Trinity Sunday
Thoughts for the Week - Fr. R. Taouk
27th May 2018
Contemplating Christ through the
Liturgy
by Rev. Fr. Thomas Hughes S.J.
Nothing is so beautiful and
ravishing as the truth, to know things as God sees them,
to feed our faculties with Heaven and Earth, with time
and eternity, all from God's point of view; to see the
evolving periods of world's progress with the eye of His
providence; to follow with the illumined eye of His
providence; to follow with the illumined eye of
Christianity the course of Christ's ways upon Earth, and
all the biographical, topical, historical elements which
centre in Him. He is the One Man who fills the whole
horizon of God's supernatural providence in this world.
This is just one of the meanings in those words: "Ecce
Homo - Behold the Man!" In Him we contemplate His
Church, His Saints, the operation of His Sacraments, the
development of His Kingdom.
All this is the field for
contemplation and daily thought. Here we are among the
Angels who round about the Throne stand contemplating
with keenest interest the unfolding of the human drama.

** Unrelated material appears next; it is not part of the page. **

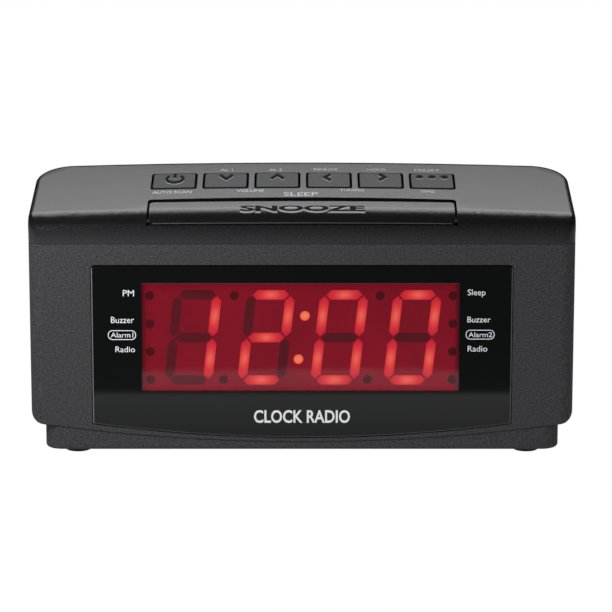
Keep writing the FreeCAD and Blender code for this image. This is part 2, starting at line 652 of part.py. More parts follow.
node("display_screws", [screw((x, DISPLAY_BOARD_BACK, z), "back", "8", "board_screw",
                              "board_head", "board_head_deep") for x, z in DISPLAY_SCREWS])
node("case_screws", [screw((x, y, "8"), "down", "post_split + 4", "case_screw", "case_head", "2")
                     for x, y in CASE_SCREWS])

# ---------------------------------------------------------------- keys, in the lean frame
crown_limit = rod(("0", "-reach", "-crown_radius"), "Y", "2*reach", "crown_radius + key_proud",
                  leaning=True)
for name, x in zip(KEYS, KEY_MIDDLES):
    half = "(key_hole/2 - key_gap)"
    cap = rounded(block((f"{x} - {half}", f"{x} + {half}"),
                        ("key_front + key_front_gap", "key_back - key_gap"),
                        ("-key_sink", "key_top"), leaning=True), "key_corner",
                  lambda at, edge: abs(at.z - value("(key_top - key_sink)/2")) < 0.01)
    crowned = common([cap, crown_limit])
    cap_soft = rounded(crowned, "key_edge", lambda at, edge: at.z > -2)
    rim = block((f"{x} - key_hole/2 - flange_rim", f"{x} + key_hole/2 + flange_rim"),
                ("key_front - flange_rim", "key_back + flange_rim"),
                ("-flange_top - flange_thick", "-flange_top"), leaning=True)
    stem = rod((x, "(key_front + key_back)/2", "-stem_end"), "Z", "stem_end - 4", "stem_radius",
               leaning=True)
    node(name, [fuse([cap_soft, rim, stem])], leaning=True)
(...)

See how that is carried on in the intensive cultivation
of our imagination and mind together, not merely by the
live and vivid teachings of the Church's doctrine, but
by the living drama of her Liturgy.
In the sacred Liturgy there unfolds
scenes of beauty, variety, significance and depth. They
are transparent with the life of Christ shining through,
with the analogies of faith in everything He did and
taught and left to be unfolded further as occasion
offered; with the scenes of His bodily life amongst us
so aptly reproduced in the life of His Mystical Body
since His Ascension; from the Manger to the Cross, the
Angel announcing, the Babe of Bethlehem weeping, the
star shining in the East, the scenes of word and work
following one another on land and water, all to be
maintained in life and teaching by His Church till the
end of time: "A mystery of godliness, which was
manifested in the flesh, was justified in the spirit,
appeared to Angels, has been preached among nations, has
been believed in the world, has been taken up in glory!"
(1 Tim 3:16). In this vast analogy of faith, thus set
out before you in the Liturgy of Christ's Church as well
as in her life historically, what is there needed for
the cultivation of your imagination and intellect,
except that you do what you are invited to every day in
our prayers. Let us meditate on these mysteries; "that
we do imitate what they contain, and obtain what they
promise, through Jesus Christ Our Lord".
Here you have a source of power for
leading and directing a Christian life. You have the
forces in reserve for facing a Christian death, and
martyrdom itself on behalf of truth or virtue; as the
Liturgy says in praise of a Martyr, "The Lord Our God
fed him with the bread of life and understanding, and
gave him the water of wisdom to drink" (Ecclus. 15).
From all this you can see how necessary it is to provide
the material of thought by a meditative life.